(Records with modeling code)
** Begin **

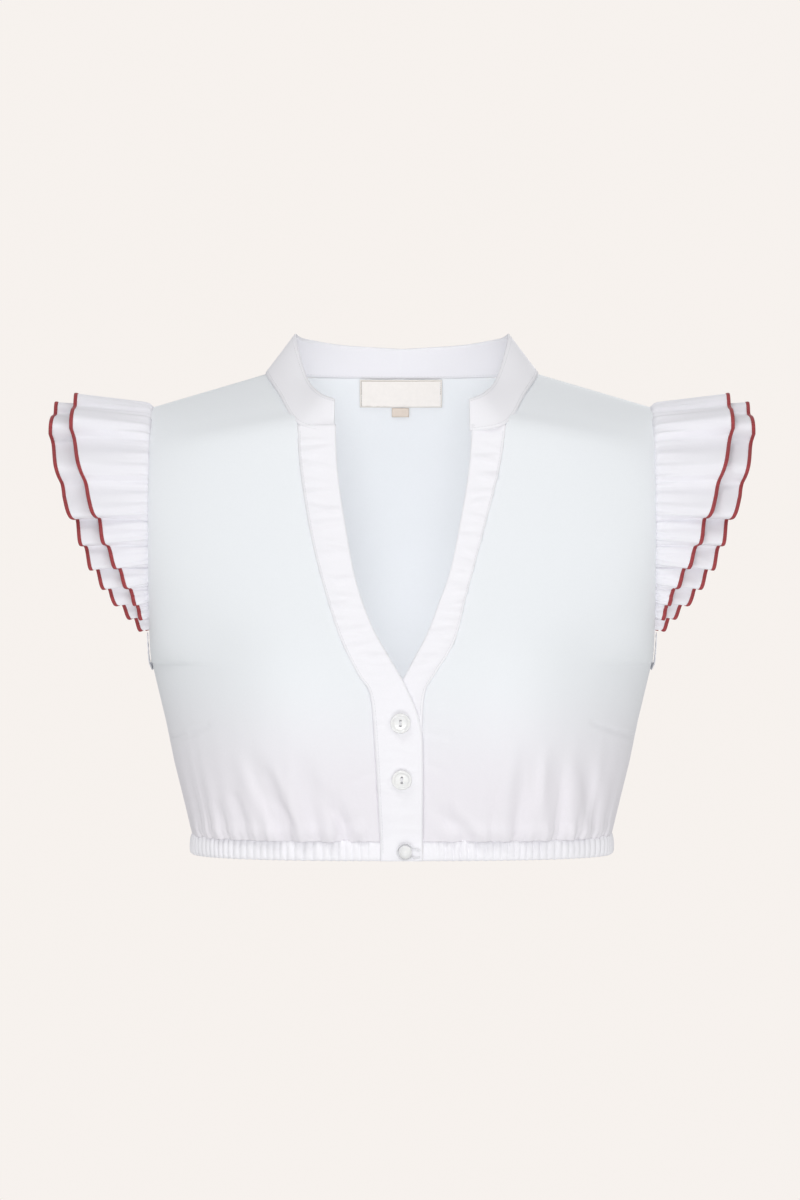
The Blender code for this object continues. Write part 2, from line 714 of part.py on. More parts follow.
def build():
    clean_scene()
    blouse = new_collection("dirndl_blouse")
    cutters = new_collection("cutters")
    add_cloth(blouse, "back", back_grid(), CLOTH_WALL, "cloth", flip=True)
    add_cloth(blouse, "front_right", front_grid(-1), CLOTH_WALL, "cloth", flip=True)
    add_cloth(blouse, "front_left", front_grid(1), CLOTH_WALL, "cloth")
    add_cloth(blouse, "collar_stand", collar_grid(), COLLAR_WALL, "band")
    add_cloth(blouse, "band_right", band_grid(-1, OVER_EDGE, OVER_BAND_OUT), CLOTH_WALL, "band")
    add_cloth(blouse, "band_left", band_grid(1, UNDER_EDGE, UNDER_BAND_OUT), CLOTH_WALL, "band", flip=True)
    add_casing(blouse)
    for side, name in ((-1, "right"), (1, "left")):
        for layer in ("upper", "lower"):
            sleeve = f"sleeve_{name}_{layer}"
            item = add_cloth(blouse, sleeve, ruffle_grid(side, layer), RUFFLE_WALL, "cloth", side < 0)
            item.data.materials.append(principled(f"{sleeve}_edging", "edging"))
            strip = len(item.data.polygons) // 2
            for face in list(item.data.polygons)[strip:]:
                face.material_index = 1
        add_cloth(blouse, f"armhole_binding_{name}", binding_grid(side), CLOTH_WALL, "band", flip=side > 0)
    for name, (x, z) in BUTTON_PLACES.items():
        add_button(blouse, cutters, name, x, z)
    add_hem_button(blouse)
    add_loop(blouse)
    label = lying_sheet(LABEL_WIDE, LABEL_HIGH, LABEL_PLACE, 8, 3)
    add_cloth(blouse, "neck_label", label, LABEL_WALL, "label")
    tab = lying_sheet(TAB_WIDE, TAB_HIGH, TAB_PLACE, 3, 2)
    add_cloth(blouse, "size_tab", tab, LABEL_WALL, "tab")


build()
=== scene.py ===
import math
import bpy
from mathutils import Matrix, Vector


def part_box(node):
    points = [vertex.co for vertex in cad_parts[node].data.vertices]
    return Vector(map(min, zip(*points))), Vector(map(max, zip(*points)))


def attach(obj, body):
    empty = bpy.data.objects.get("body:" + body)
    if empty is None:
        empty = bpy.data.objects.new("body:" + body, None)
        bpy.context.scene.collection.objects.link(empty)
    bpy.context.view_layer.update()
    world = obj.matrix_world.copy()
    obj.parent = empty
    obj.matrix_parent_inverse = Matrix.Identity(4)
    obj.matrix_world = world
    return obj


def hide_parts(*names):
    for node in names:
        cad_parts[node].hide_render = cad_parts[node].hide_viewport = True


bl_info = {
    "name": "Dirndl Blouse",
    "version": (1, 0, 0),
    "blender": (4, 5, 0),
    "location": "3D View > Sidebar > Blouse",
    "description": "Dresses the packed dirndl blouse in white poplin with red overlocked ruffles",
    "category": "Object",
}

from contextlib import contextmanager

import bmesh
import bpy
import numpy as np
from mathutils import Matrix, Vector

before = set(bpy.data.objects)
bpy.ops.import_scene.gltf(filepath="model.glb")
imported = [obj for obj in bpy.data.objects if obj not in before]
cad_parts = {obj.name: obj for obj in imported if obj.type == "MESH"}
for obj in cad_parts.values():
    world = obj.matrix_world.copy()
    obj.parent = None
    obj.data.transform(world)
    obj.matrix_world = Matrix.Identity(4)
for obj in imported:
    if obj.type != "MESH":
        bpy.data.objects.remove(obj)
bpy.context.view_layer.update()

MM = 0.001
BODY = "root"
SIDES = ((-1, "right"), (1, "left"))
FORWARDS = (0.0, -1.0, 0.0)
BACKWARDS = (0.0, 1.0, 0.0)
BLACK = (0.0, 0.0, 0.0, 1.0)

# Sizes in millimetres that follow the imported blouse
SHOULDER_X = 178.0
SHOULDER_Z = -12.0
UNDERARM_Z = -194.0
ARMHOLE_MIDDLE = (SHOULDER_Z + UNDERARM_Z) / 2
ARMHOLE_HALF = (SHOULDER_Z - UNDERARM_Z) / 2
ARMHOLE_FRONT = 58.0
ARMHOLE_BACK = 50.0
NECK_X = 96.5
NECK_Z = 12.0
NECK_BACK_Y = 62.0
NECK_SEAM_Y = 0.4
NECK_POWER = 2.4
NECK_SHARE = 0.55
HEM_BOTTOM_Z = -330.0
HEM_FRONT_Y = 97.0
HEM_BACK_Y = 88.0
HEM_SIDE_X = 149.0
HEM_POWER = 2.5
HEM_OPEN_X = 14.4
BUST_X = 85.0
BUST_Z = -222.0
BUST_RISE = 20.0
BUST_WIDE = 46.0
BUST_HIGH = 52.0
OVER_BAND_OUT = 1.6
UNDER_BAND_OUT = -0.3
BAND_SEAM_OUT = 0.45
PLACKET_SEAM_X = 15.0
COLLAR_TUCK = 0.9
HEM_BUTTON_PLACE = (2.3, -323.5)
LOOP_RADIUS = 0.62
LOOP_END_X = 12.6
LABEL_WIDE = 60.0
LABEL_HIGH = 20.0
LABEL_OUT = 1.5
LABEL_INSET = 1.0
BORDER_STEPS = 24
BUTTON_DRAWN = 14.0
BUTTON_THICK = 2.4
BUTTON_HOLE = 1.8
BUTTON_HOLE_APART = 3.4
EDGING_PITCH = 1.25
STITCH_SHARE = 0.86
STITCH_LIFT = 0.55
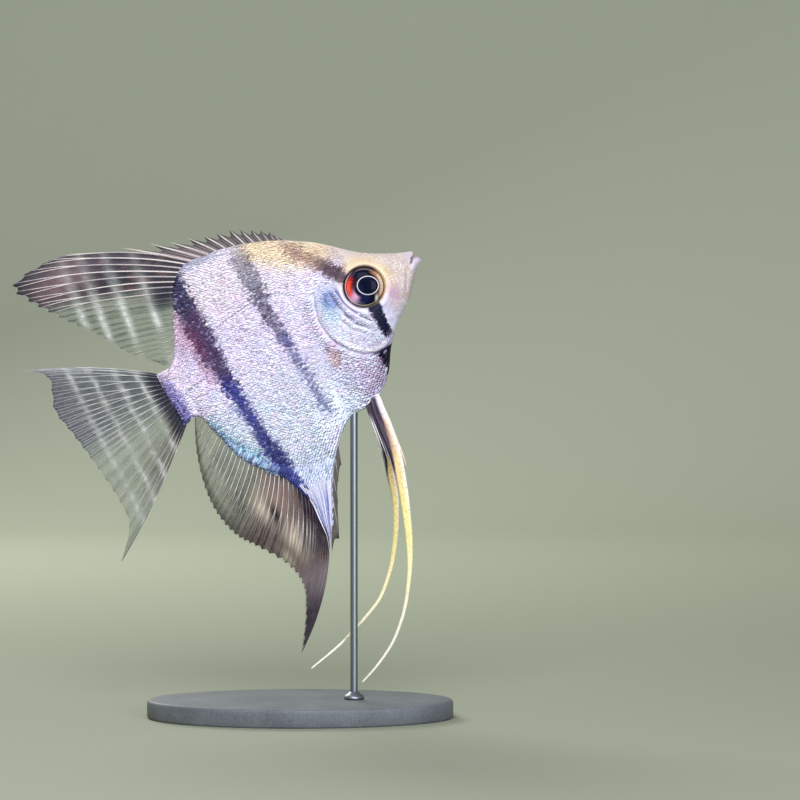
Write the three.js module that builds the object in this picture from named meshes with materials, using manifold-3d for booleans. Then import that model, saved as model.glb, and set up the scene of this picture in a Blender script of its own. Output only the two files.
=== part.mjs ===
// A freshwater angelfish (Pterophyllum scalare) hovering nose-up on a display stand.
// Millimetres, +Z up, nose towards +X, the fish's left side towards +Y.
// The origin is the centre of the stand's underside.
//
// The fish is drawn level, in hundredths of its standard length: x runs from the root of the tail fin (0)
// to the tip of the lower jaw (100), y to its left and z up from the root of the tail fin. It is turned
// nose-up and lifted over the stand as one group.
import * as THREE from "three";
import { mergeVertices } from "three/addons/utils/BufferGeometryUtils.js";
import Module from "manifold-3d";

const wasm = await Module();
wasm.setup();

// ---------------------------------------------------------------- driving dimensions

const STANDARD_LENGTH = 60; // tip of the lower jaw to the root of the tail fin
const UNIT = STANDARD_LENGTH / 100;
const NOSE_UP = THREE.MathUtils.degToRad(28.2);
const TAIL_ROOT = [-27, 0, 70]; // where the root of the tail fin hangs over the stand

const GAP = 0.3; // left between two pieces of the animal
const FIN_THICKNESS = 0.6;
const GILL_COVER_THICKNESS = 0.9;
const WIDER_THAN_FISH = 40; // how far a side-view cutter reaches across the animal
const SHORTEST_EDGE = 0.03;

const STAND = {
  baseLength: 66,
  baseWidth: 38,
  baseHeight: 4,
  edgeRadius: 0.8,
  rodRadius: 0.8,
  rodX: 11.6, // under the belly, between the pelvic and the anal fin
  rodTop: 72.5, // a few millimetres inside the belly
  rodSeat: 2.5, // how deep the rod sits in the base
  collarRadius: 2.2,
  collarHeight: 1.6,
  clearance: 0.05,
};

// ---------------------------------------------------------------- the fish's own outlines, [x, z]

const BACK = [
  [-2.6, 9.2], [2, 8.8], [6.5, 11.8], [13, 23.5], [20, 35], [26, 38.7], [36, 38], [52, 33.6],
  [68, 25], [84, 11.9], [95, 6.1], [98.3, 4.6], [98.9, 2.5], [100.5, 0.7],
];
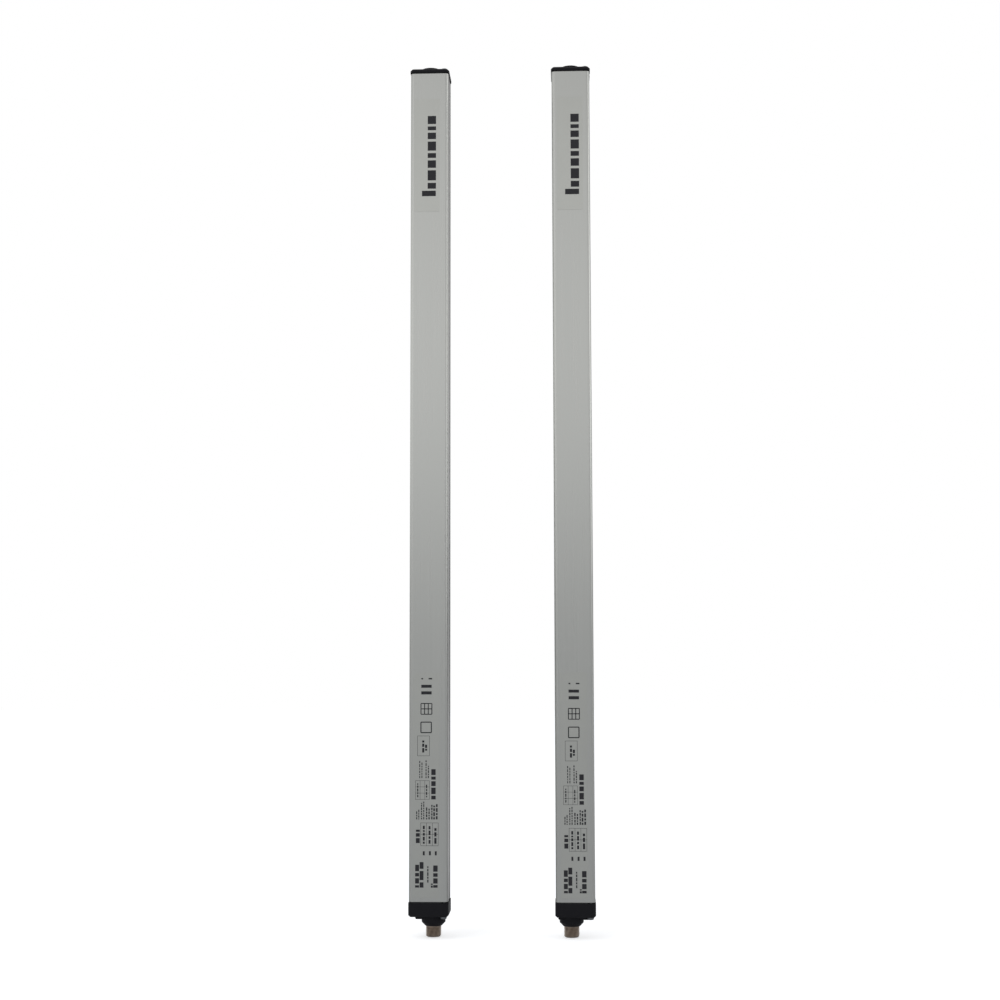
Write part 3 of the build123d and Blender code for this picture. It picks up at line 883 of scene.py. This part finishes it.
def make_world(studio):
    """White background, and a grey studio in front of the pair that is brighter above eye level.

    The studio's brightness in a direction is that of its side, times a gain that falls from left to right,
    times two gains for how far the direction rises: the upper gain from eye level on, and the overhead gain
    high up. Below eye level its light is a bit cooler.
    """
    world = bpy.data.worlds.new("studio")
    bpy.context.scene.world = world
    world.use_nodes = True
    tree = world.node_tree
    tree.nodes.clear()
    place = add_node(tree, "ShaderNodeTexCoord", {})
    axes = add_node(tree, "ShaderNodeSeparateXYZ", {}, {"Vector": place.outputs["Generated"]})
    depth, rise = axes.outputs["Y"], axes.outputs["Z"]
    around = ramp(tree, depth, FRONT_TO_SIDE, (studio.front_level, studio.side_level))
    across = ramp(tree, axes.outputs["X"], LEFT_TO_RIGHT, (studio.left_gain, studio.right_gain))
    upward = ramp(tree, rise, EYE_LEVEL, (1.0, studio.upper_gain))
    overhead = ramp(tree, rise, OVERHEAD, (1.0, studio.overhead_gain))
    sides = combined(tree, "MULTIPLY", around, across)
    studio_light = combined(tree, "MULTIPLY", sides, combined(tree, "MULTIPLY", upward, overhead))
    white = background_rays(tree, depth, SIDE_TO_BACKGROUND, studio.mirrored_share)
    strength = add_node(tree, "ShaderNodeMix", {"data_type": "FLOAT", 3: 1.0}, {0: white, 2: studio_light})
    neutral = combined(tree, "MAXIMUM", white, ramp(tree, rise, EYE_LEVEL))
    settings = {"data_type": "RGBA", 6: (*studio.low_light, 1), 7: (1, 1, 1, 1)}
    tone = add_node(tree, "ShaderNodeMix", settings, {0: neutral})
    links = {"Color": tone.outputs[2], "Strength": strength.outputs[0]}
    sky = add_node(tree, "ShaderNodeBackground", {}, links)
    add_node(tree, "ShaderNodeOutputWorld", {}, {"Surface": sky.outputs[0]})


def make_lamp(name, place, size, power):
    """A large soft lamp that faces the middle of the pair."""
    data = bpy.data.lights.new(name, "AREA")
    data.shape = "RECTANGLE"
    data.size, data.size_y = size
    data.energy = power
    lamp = bpy.data.objects.new(name, data)
    bpy.context.scene.collection.objects.link(lamp)
    away = np.array(place) / np.linalg.norm(place)
    turn = math.atan2(away[0], -away[1])
    rise = math.asin(away[2])
    rotation = Matrix.Rotation(turn, 4, "Z") @ Matrix.Rotation(math.pi / 2 - rise, 4, "X")
    lamp.matrix_world = Matrix.Translation(place) @ rotation


def make_camera(studio):
    """The camera at the photograph's place: turned by yaw about the upright axis, then raised and rolled."""
    data = bpy.data.cameras.new("camera")
    data.sensor_width = 36.0
    data.lens = studio.lens
    data.clip_start = 0.01
    camera = bpy.data.objects.new("camera", data)
    bpy.context.scene.collection.objects.link(camera)
    turn = Matrix.Rotation(studio.yaw, 4, "Z") @ Matrix.Rotation(math.pi / 2 + studio.pitch, 4, "X")
    place = Matrix.Translation((studio.eye_x, studio.eye_y, studio.eye_z))
    camera.matrix_world = place @ turn @ Matrix.Rotation(studio.roll, 4, "Z")
    bpy.context.scene.camera = camera


class CURTAIN_OT_finishes(bpy.types.Operator):
    """Give every CAD node the finish of its slot"""

    bl_idname = "curtain.finishes"
    bl_label = "Finish the housings"

    def execute(self, context):
        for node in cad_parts.values():
            for slot in node.material_slots:
                slot.material = finish_for(slot.material.name.split(".")[0])
        return {"FINISHED"}


class CURTAIN_OT_films(bpy.types.Operator):
    """Make the silver films and their print on the broad side of both bars"""

    bl_idname = "curtain.films"
    bl_label = "Make films"

    def execute(self, context):
        make_films()
        return {"FINISHED"}


class CURTAIN_OT_connectors(bpy.types.Operator):
    """Make the threaded shells and the round pins of both connectors"""

    bl_idname = "curtain.connectors"
    bl_label = "Make connectors"

    def execute(self, context):
        sizes = context.scene.curtain_metal
        for bar in BARS:
            shell, pins = f"{bar}_connector_shell", f"{bar}_connector_pins"
            metal, gold = finish_for("connector_nickel"), finish_for("contact_gold")
            make_piece(f"{bar}_threaded_shell", shell_shape(bar, sizes), metal, [shell])
            make_piece(f"{bar}_round_pins", pins_shape(bar, sizes), gold, [pins])
        return {"FINISHED"}


class CURTAIN_OT_screws(bpy.types.Operator):
    """Make the pan head screws of all four caps"""

    bl_idname = "curtain.screws"
    bl_label = "Make screws"

    def execute(self, context):
        sizes = context.scene.curtain_metal
        for bar in BARS:
            shape, steel = screws_shape(bar, sizes), finish_for("screw_steel")
            make_piece(f"{bar}_pan_screws", shape, steel, [f"{bar}_cap_screws"])
        return {"FINISHED"}


class CURTAIN_OT_stage(bpy.types.Operator):
    """Make the floor, the surroundings, the lamps and the camera"""

    bl_idname = "curtain.stage"
    bl_label = "Make stage"

    def execute(self, context):
        studio = context.scene.curtain_studio
        make_stage(studio)
        make_world(studio)
        make_lamp("key_lamp", KEY_PLACE, KEY_SIZE, studio.key_power)
        make_lamp("fill_lamp", FILL_PLACE, FILL_SIZE, studio.fill_power)
        make_camera(studio)
        context.scene.view_settings.view_transform = "Standard"
        return {"FINISHED"}


class CURTAIN_PT_sidebar(bpy.types.Panel):
    """The steps that dress the pair, in order"""

    bl_label = "Light curtain"
    bl_space_type = "VIEW_3D"
    bl_region_type = "UI"
    bl_category = "Light curtain"

    def draw(self, context):
        for operator in OPERATORS:
            self.layout.operator(operator.bl_idname)


GROUPS = {
    "curtain_films": FilmSizes,
    "curtain_metal": MetalSizes,
    "curtain_colours": FinishColours,
    "curtain_studio": StudioSettings,
}
OPERATORS = (
    CURTAIN_OT_finishes,
    CURTAIN_OT_films,
    CURTAIN_OT_connectors,
    CURTAIN_OT_screws,
    CURTAIN_OT_stage,
)


def register():
    """Registers the settings, the steps and the panel."""
    for group in (*GROUPS.values(), *OPERATORS, CURTAIN_PT_sidebar):
        bpy.utils.register_class(group)
    for name, group in GROUPS.items():
        setattr(bpy.types.Scene, name, bpy.props.PointerProperty(type=group))


def unregister():
    """Removes them again."""
    for name in GROUPS:
        delattr(bpy.types.Scene, name)
    for group in (CURTAIN_PT_sidebar, *reversed(OPERATORS), *GROUPS.values()):
        bpy.utils.unregister_class(group)


def main():
    """Dresses the pair."""
    register()
    bpy.ops.curtain.finishes()
    bpy.ops.curtain.films()
    bpy.ops.curtain.connectors()
    bpy.ops.curtain.screws()
    bpy.ops.curtain.stage()


if __name__ == "__main__":
    main()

** End **

EXERCISE TASK = Extract only the lines from the line with "tab = lying_sheet(TAB_WIDE, TAB_HIGH, TAB_PLACE, 3, 2)" through the line with "before = set(bpy.data.objects)", keeping both end lines exactly as they are.

CORRECT RESULT =
    tab = lying_sheet(TAB_WIDE, TAB_HIGH, TAB_PLACE, 3, 2)
    add_cloth(blouse, "size_tab", tab, LABEL_WALL, "tab")


build()
=== scene.py ===
import math
import bpy
from mathutils import Matrix, Vector


def part_box(node):
    points = [vertex.co for vertex in cad_parts[node].data.vertices]
    return Vector(map(min, zip(*points))), Vector(map(max, zip(*points)))


def attach(obj, body):
    empty = bpy.data.objects.get("body:" + body)
    if empty is None:
        empty = bpy.data.objects.new("body:" + body, None)
        bpy.context.scene.collection.objects.link(empty)
    bpy.context.view_layer.update()
    world = obj.matrix_world.copy()
    obj.parent = empty
    obj.matrix_parent_inverse = Matrix.Identity(4)
    obj.matrix_world = world
    return obj


def hide_parts(*names):
    for node in names:
        cad_parts[node].hide_render = cad_parts[node].hide_viewport = True


bl_info = {
    "name": "Dirndl Blouse",
    "version": (1, 0, 0),
    "blender": (4, 5, 0),
    "location": "3D View > Sidebar > Blouse",
    "description": "Dresses the packed dirndl blouse in white poplin with red overlocked ruffles",
    "category": "Object",
}

from contextlib import contextmanager

import bmesh
import bpy
import numpy as np
from mathutils import Matrix, Vector

before = set(bpy.data.objects)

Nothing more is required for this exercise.